:: Description of the task ::
Search the listing below for "from". Copy each matching line.
**** Task inputs ****
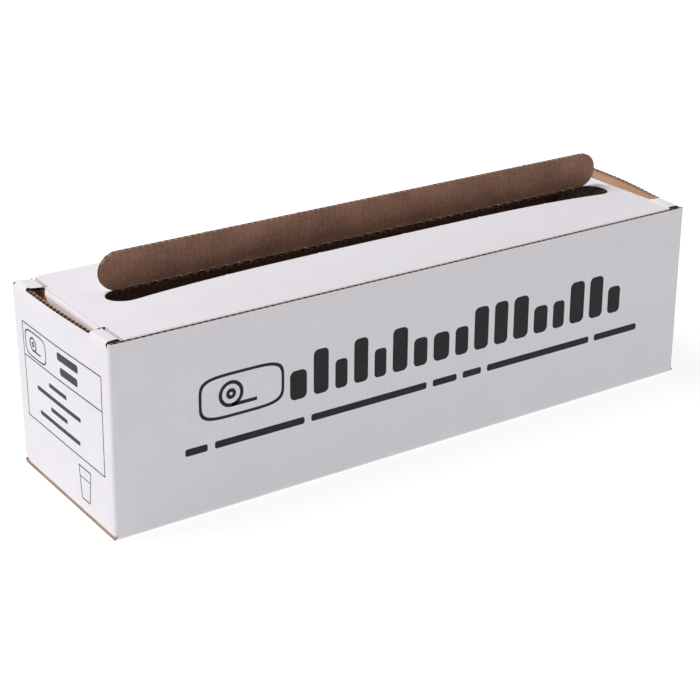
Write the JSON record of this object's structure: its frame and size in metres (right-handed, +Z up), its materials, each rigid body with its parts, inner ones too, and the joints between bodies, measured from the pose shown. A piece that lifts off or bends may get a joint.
****
**** Task inputs ****
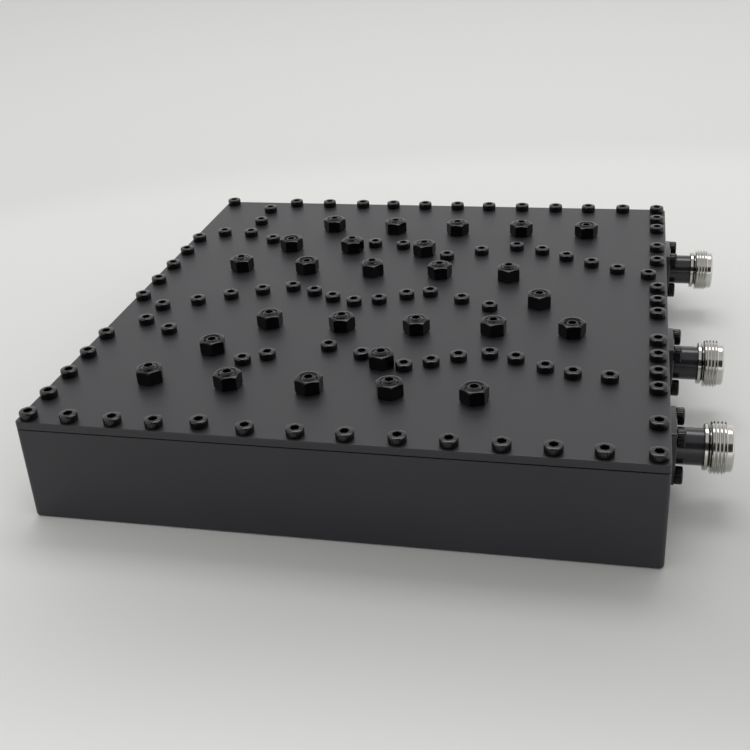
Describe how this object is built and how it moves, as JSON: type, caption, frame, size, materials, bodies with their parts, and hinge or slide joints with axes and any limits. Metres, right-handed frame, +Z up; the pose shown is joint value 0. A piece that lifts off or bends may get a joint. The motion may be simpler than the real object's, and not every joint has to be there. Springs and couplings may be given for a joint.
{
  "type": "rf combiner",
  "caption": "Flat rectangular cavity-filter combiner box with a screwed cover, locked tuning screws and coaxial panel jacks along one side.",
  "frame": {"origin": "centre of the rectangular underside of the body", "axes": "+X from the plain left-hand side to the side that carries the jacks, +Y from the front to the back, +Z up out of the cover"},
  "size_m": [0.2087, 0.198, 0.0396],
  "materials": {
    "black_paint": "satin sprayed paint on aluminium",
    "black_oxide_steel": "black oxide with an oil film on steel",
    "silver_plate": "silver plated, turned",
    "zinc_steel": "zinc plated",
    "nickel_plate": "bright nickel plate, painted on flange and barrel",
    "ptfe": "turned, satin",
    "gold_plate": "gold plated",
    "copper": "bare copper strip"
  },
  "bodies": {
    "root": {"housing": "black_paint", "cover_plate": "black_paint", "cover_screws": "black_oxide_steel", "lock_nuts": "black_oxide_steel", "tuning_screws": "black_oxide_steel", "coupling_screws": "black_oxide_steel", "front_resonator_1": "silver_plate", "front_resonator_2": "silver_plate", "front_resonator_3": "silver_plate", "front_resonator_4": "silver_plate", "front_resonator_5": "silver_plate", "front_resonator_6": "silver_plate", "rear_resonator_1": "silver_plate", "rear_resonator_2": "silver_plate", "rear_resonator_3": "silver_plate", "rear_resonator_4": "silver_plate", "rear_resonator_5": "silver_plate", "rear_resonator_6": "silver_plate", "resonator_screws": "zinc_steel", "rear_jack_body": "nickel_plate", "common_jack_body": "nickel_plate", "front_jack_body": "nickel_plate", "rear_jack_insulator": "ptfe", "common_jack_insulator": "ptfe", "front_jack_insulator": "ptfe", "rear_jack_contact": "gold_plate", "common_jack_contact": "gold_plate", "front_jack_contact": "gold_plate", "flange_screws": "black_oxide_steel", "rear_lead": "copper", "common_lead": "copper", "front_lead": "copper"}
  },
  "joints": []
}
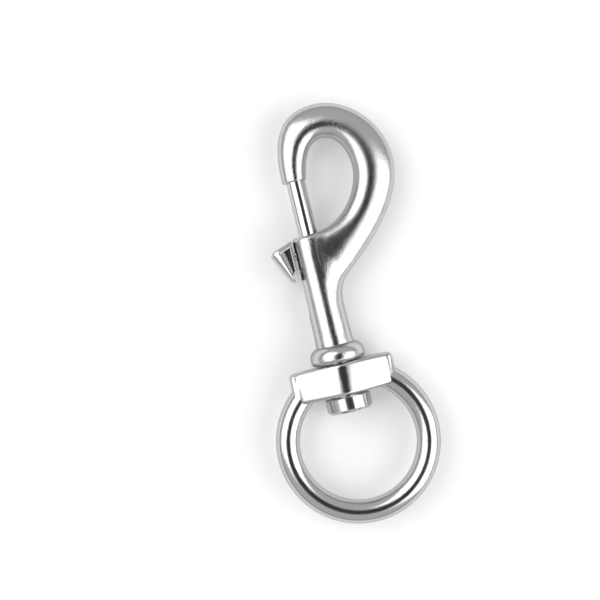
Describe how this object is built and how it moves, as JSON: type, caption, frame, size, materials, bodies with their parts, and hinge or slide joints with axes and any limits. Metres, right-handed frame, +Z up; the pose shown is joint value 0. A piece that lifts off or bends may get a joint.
****
**** Task inputs ****
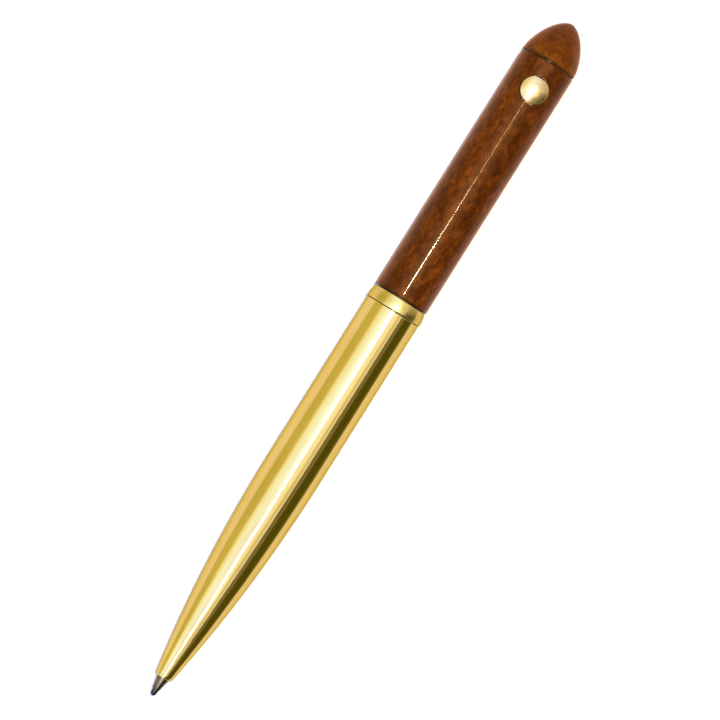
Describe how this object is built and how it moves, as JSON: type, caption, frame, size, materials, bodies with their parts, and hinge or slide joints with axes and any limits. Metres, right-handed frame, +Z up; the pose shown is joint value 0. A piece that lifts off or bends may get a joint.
****
:: Problem solution ::
Write the JSON record of this object's structure: its frame and size in metres (right-handed, +Z up), its materials, each rigid body with its parts, inner ones too, and the joints between bodies, measured from the pose shown. A piece that lifts off or bends may get a joint.
  "frame": {"origin": "centre of the rectangular underside of the body", "axes": "+X from the plain left-hand side to the side that carries the jacks, +Y from the front to the back, +Z up out of the cover"},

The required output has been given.